There’s no way to express a constraint like "Tval must implement this interface or that interface”.

As we’ve seen, a constraint type can be any valid type annotation; this includes other type parameters, even type parameters from earlier in the same parameter list. For example, these usages of constraints are valid:

class GenericClass<Tclass> {

public function genericMethod<Tmethod as Tclass>(): Tmethod {

// ...

}

}

function lookup<Tvalue, Tdefault as Tvalue>(string $key,

?Tdefault $default = null): Tvalue {

// ...

}

Unresolved Types, Revisited

In the introductory example, we saw that the typechecker is able to infer type arguments for generic classes when you use them. Here, the typechecker knows that Wrapper is being instantiated with int substituted for the type parameter Tval.

$w = new Wrapper(20);

The exact details of the inference algorithm are beyond our scope here, but it has some consequences that you need to know about.

Should the typechecker accept this code?

function takes_wrapper_of_int(Wrapper<int> $w): void {

// ...

}

function main(int $n): void {

$wrapper = new Wrapper($n);

takes_wrapper_of_int($wrapper);

}

Intuitively, it seems like it should be allowed, and in fact it is. The typechecker knows, on the last line of main(), that $wrapper is a wrapper of an integer, and allows the call.

What about this?

function main(string $str): void {

$wrapper = new Wrapper($str);

takes_wrapper_of_int($wrapper);

}

It seems as if this shouldn’t be allowed, and indeed it isn’t.

What about this?

function main(int $n, string $str): void {

$w = new Wrapper($n);

$w->setValue($str);

}

As we saw in the first example, the typechecker seems to understand that $wrapper is a Wrapper<int> after the first line. So it seems like the typechecker should report an error: you shouldn’t be able to pass a string as an argument to setValue() on a Wrapper<int>. But in fact, this code is legal.

This is another place where the typechecker uses unresolved types. We first saw them in Unresolved Types, where they were used as a way for the typechecker to track a variable that could have multiple different types at a single point in a program, depending on the path taken to get there. With generics, the typechecker uses unresolved types to remember types that haven’t been explicitly specified, while retaining the freedom to adjust them as it sees more code.

After the first line, the typechecker is certain that $w is a Wrapper, but there has been no explicit indication of what its type argument is.

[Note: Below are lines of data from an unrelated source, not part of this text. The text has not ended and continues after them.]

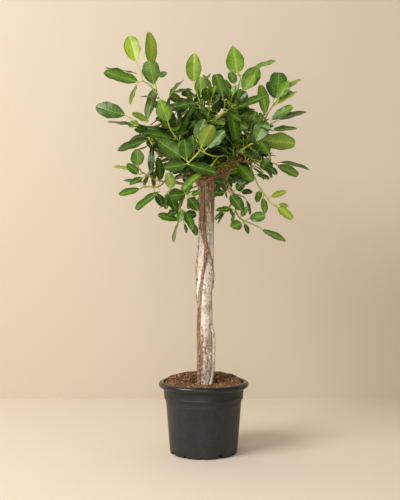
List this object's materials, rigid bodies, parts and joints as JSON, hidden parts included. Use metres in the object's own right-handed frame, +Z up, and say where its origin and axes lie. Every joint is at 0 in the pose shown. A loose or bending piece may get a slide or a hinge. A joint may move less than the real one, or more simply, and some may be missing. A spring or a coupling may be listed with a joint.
{
  "type": "potted tree",
  "caption": "Young banyan tree with a bare fused stem and a rounded leafy crown, rooted in a round black nursery pot.",
  "frame": {"origin": "centre of the pot's flat underside, on the floor", "axes": "+Z up the stem, -Y towards the front of the plant, +X to its right as seen from the front"},
  "size_m": [0.763, 0.6584, 1.5226],
  "materials": {
    "pot": "injection-moulded black polypropylene, satin",
    "soil": "damp coir and bark chips, rough",
    "bark": "pale ribbed bark with brown roots, rough",
    "leaf": "waxy leathery leaf, satin"
  },
  "bodies": {
    "root": {"pot": "pot", "shoot_centre_left": "leaf", "shoot_centre_right": "leaf", "shoot_centre_top": "leaf", "shoot_far_left": "leaf", "shoot_front_low": "leaf", "shoot_inner_01": "leaf", "shoot_inner_02": "leaf", "shoot_inner_03": "leaf", "shoot_inner_04": "leaf", "shoot_inner_05": "leaf", "shoot_inner_06": "leaf", "shoot_inner_07": "leaf", "shoot_inner_08": "leaf", "shoot_inner_09": "leaf", "shoot_inner_10": "leaf", "shoot_inner_11": "leaf", "shoot_inner_12": "leaf", "shoot_inner_13": "leaf", "shoot_inner_14": "leaf", "shoot_inner_15": "leaf", "shoot_inner_16": "leaf", "shoot_inner_17": "leaf", "shoot_inner_18": "leaf", "shoot_inner_19": "leaf", "shoot_inner_20": "leaf", "shoot_inner_21": "leaf", "shoot_inner_22": "leaf", "shoot_inner_23": "leaf", "shoot_inner_24": "leaf", "shoot_inner_25": "leaf", "shoot_inner_26": "leaf", "shoot_inner_27": "leaf", "shoot_inner_28": "leaf", "shoot_inner_29": "leaf", "shoot_inner_30": "leaf", "shoot_left_bright": "leaf", "shoot_left_dark": "leaf", "shoot_left_lances": "leaf", "shoot_left_low": "leaf", "shoot_left_round": "leaf", "shoot_left_twigs": "leaf", "shoot_low_left_hanging": "leaf", "shoot_low_right": "leaf", "shoot_low_right_side": "leaf", "shoot_low_right_tip": "leaf", "shoot_right_drooping": "leaf", "shoot_right_long": "leaf", "shoot_right_low": "leaf", "shoot_right_middle": "leaf", "shoot_right_pale": "leaf", "shoot_right_tall": "leaf", "shoot_top_centre": "leaf", "shoot_top_left": "leaf", "shoot_top_left_back": "leaf", "shoot_top_middle": "leaf", "shoot_top_right": "leaf", "soil": "soil", "trunk": "bark"}
  },
  "joints": []
}
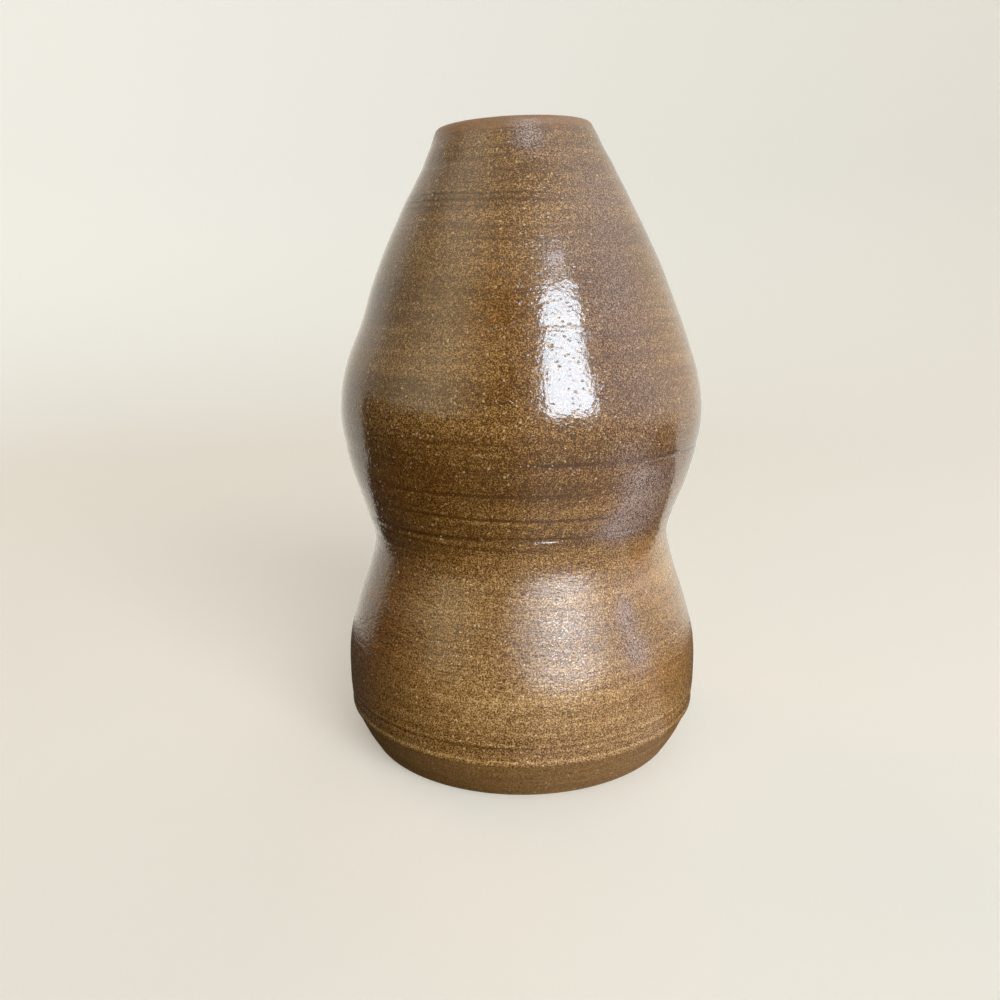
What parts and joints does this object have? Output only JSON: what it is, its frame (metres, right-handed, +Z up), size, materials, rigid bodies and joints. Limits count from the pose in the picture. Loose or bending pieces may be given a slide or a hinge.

It remembers that it has seen this object being used in a way that’s consistent with it having the type Wrapper<int>, but that type argument of int is an unresolved type. Then, upon seeing the call $w->setValue('a string'), the typechecker looks at the type of $w to see if the call is legal. When it sees the unresolved type argument, instead of raising an error, it adds string to the unresolved type. So, as far as the typechecker is concerned, $w could be either a Wrapper<int> or a Wrapper<string>.

To the human reader, this is unintuitive: obviously there’s a string inside $w. But the typechecker is unaware of the semantics of Wrapper: it doesn’t understand that Wrapper only holds a single value. All the typechecker knows is that it has seen $w being used as if it were a Wrapper<int>, and also as if it were a Wrapper<string>.

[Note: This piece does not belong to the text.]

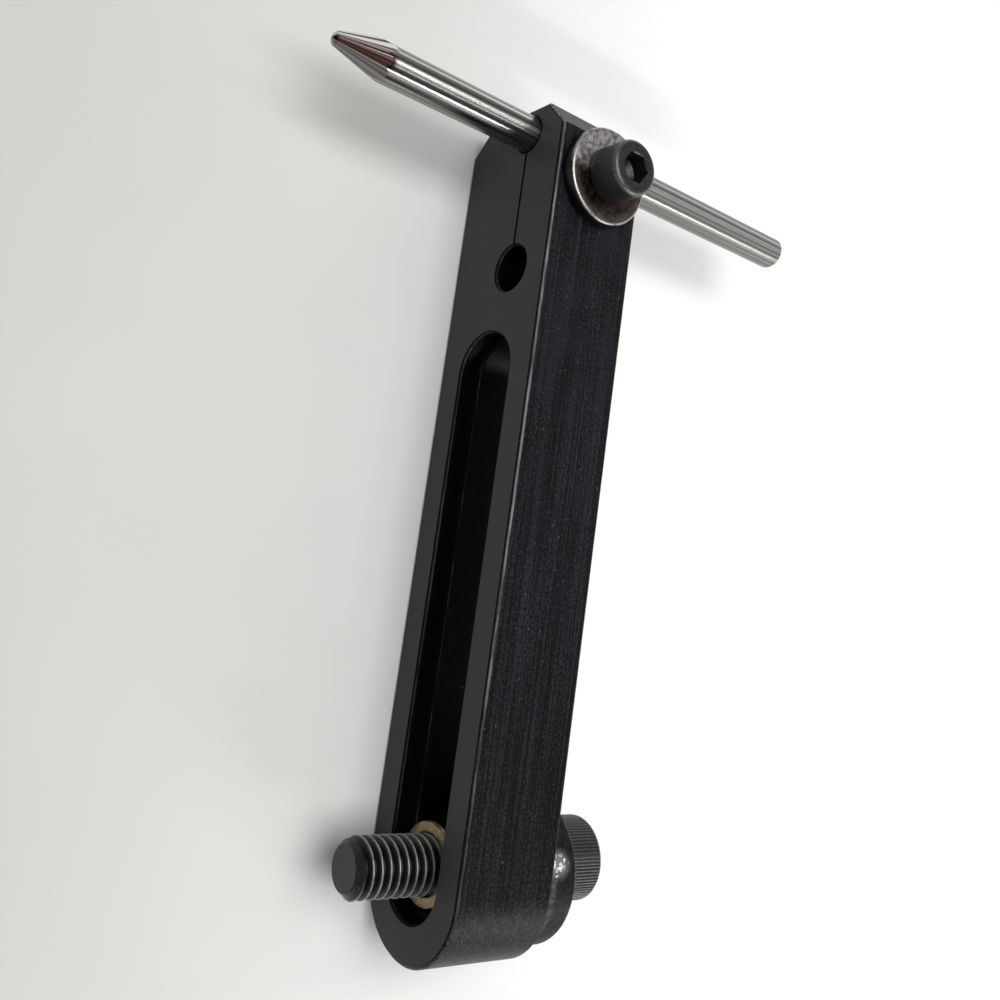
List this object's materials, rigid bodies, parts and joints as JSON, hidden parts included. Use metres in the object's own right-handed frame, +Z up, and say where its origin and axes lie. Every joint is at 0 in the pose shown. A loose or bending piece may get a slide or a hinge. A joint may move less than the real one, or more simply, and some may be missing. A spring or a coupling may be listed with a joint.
{
  "type": "slotted split-clamp tool arm",
  "caption": "Slotted black bar with a split clamp at one end holding a pointed ground steel rod, and a bolt with a thick washer that slides along the slot to fix the arm down.",
  "frame": {"origin": "middle of the underside the arm lies on: half way along the arm, half way through its thickness", "axes": "+X along the arm from its round end to its clamp end, +Y along the rod towards its point and along the slot bolt towards its free end, +Z up, the way the clamp screw's head faces"},
  "size_m": [0.1435, 0.1072, 0.0342],
  "materials": {
    "black_anodised": "matte black anodised over lengthwise machining",
    "ground_steel": "ground along its length",
    "worn_steel": "worn black oxide with a straw tint",
    "black_oxide": "black oxide",
    "black_oxide_rough": "thick black oxide, scuffed rim",
    "bronze": "dull, fine grained"
  },
  "bodies": {
    "arm": {"arm": "black_anodised"},
    "pointer_rod": {"pointer_rod": "ground_steel"},
    "clamp_washer": {"clamp_washer": "worn_steel"},
    "clamp_screw": {"clamp_screw": "black_oxide"},
    "spacer_washer": {"spacer_washer": "black_oxide_rough"},
    "slot_bolt": {"slot_bolt": "black_oxide", "retaining_washer": "bronze"}
  },
  "joints": [
    {"name": "rod_slide", "type": "slide", "parent": "arm", "child": "pointer_rod", "axis": [0, 1, 0], "range_m": [-0.028, 0.046]},
    {"name": "clamp_lift", "type": "slide", "parent": "arm", "child": "clamp_washer", "axis": [0, 0, 1], "range_m": [0, 0.0025]},
    {"name": "clamp_screw_turn", "type": "hinge", "parent": "clamp_washer", "child": "clamp_screw", "pos_m": [0.05985, 0, 0.0278], "axis": [0, 0, 1], "range_deg": [0, 720]},
    {"name": "slot_travel", "type": "slide", "parent": "arm", "child": "spacer_washer", "axis": [1, 0, 0], "range_m": [-0.002, 0.0814]},
    {"name": "slot_bolt_turn", "type": "hinge", "parent": "spacer_washer", "child": "slot_bolt", "pos_m": [-0.05655, 0, 0.0127], "axis": [0, 1, 0], "continuous": true}
  ],
  "couplings": [
    {"joint": "clamp_screw_turn", "follows": "clamp_lift", "rad_per_m": 4947.4}
  ]
}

An unresolved type argument becomes resolved when it is checked against a type annotation. This example brings everything together:

function takes_wrapper_of_int(Wrapper<int> $w): void {

// ...

}

function main(): void {

$w = new Wrapper(20);

takes_wrapper_of_int($w);

$w->setValue('a string'); // Error!

}

This time, the typechecker reports an error on the last line. When $w is passed to takes_wrapper_of_int(), it has to be checked against the function’s parameter type annotation. At that point, the type of $w is resolved; the typechecker has seen concrete evidence that $w is supposed to be a Wrapper<int>. Now that the type is resolved, the typechecker will not be lenient in checking calls to setValue(). Calling setValue('a string') on a Wrapper instance with resolved type Wrapper<int> is invalid, so the typechecker reports an error.

Generics and Subtypes

Let’s return to the introductory example of the Wrapper class. Should the typechecker accept this code?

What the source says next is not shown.